In the U.S., Iranian and Persian student organizations have organized vigils, protests on campuses or in surrounding communities, and even artistic expressions to memorialize Amini.

At Boston University (BU), the Persian Student Association held a candlelight vigil for Amini on Sept. 29, according to The Daily Free Press, the school's independent student newspaper.

BU student Yasmin Ghomashchi told the Free Press that it is an incredibly stressful time for students with friends and family still in Iran.

I'm not able to contact my family because they don't have access to the internet, she said.

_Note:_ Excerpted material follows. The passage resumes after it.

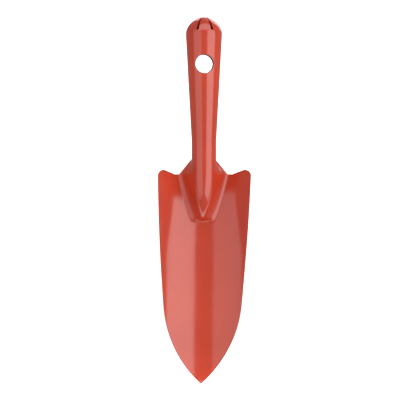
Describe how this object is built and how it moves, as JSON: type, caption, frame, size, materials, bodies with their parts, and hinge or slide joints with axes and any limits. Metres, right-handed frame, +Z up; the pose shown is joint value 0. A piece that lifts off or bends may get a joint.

Students from the Iranian Student Association at North Carolina State University (NC State) in Raleigh, North Carolina, painted a large mural of Amini in their free expression tunnel to educate other students about the protests in Iran.

Other students at NC State cut sections of their hair with scissors in honor of Amini as a symbol of solidarity with female protesters in Iran and worldwide who have done the same.

Hair was likewise a symbol at protests at Kansas University, according to The University Daily Kansan, an independent student newspaper. There, students tied their ponytails together with rope, symbolizing the common fate and pain of all Iranian women who are all being discriminated against.

While spreading the word to passersby, the performers only spoke in Farsi to convey the current issue lost through language barriers, the paper reported.

Elsewhere, students across the country are taking up the chant of Women, Life, Freedom.

At Pennsylvania State University, there are roughly 300 people from Iran who are students, faculty, or staff, according to the Daily Collegian, an independent student newspaper. Over 100 of them gathered outside of one of the university's buildings, chatting, singing, and crying in late September.

One protester told the paper they wanted to be Amini's voice so her name is not forgotten.

Just like any victim of cruelty and injustice, we want to repeat her name so her story is not forgotten. And hopefully her story can lead to change.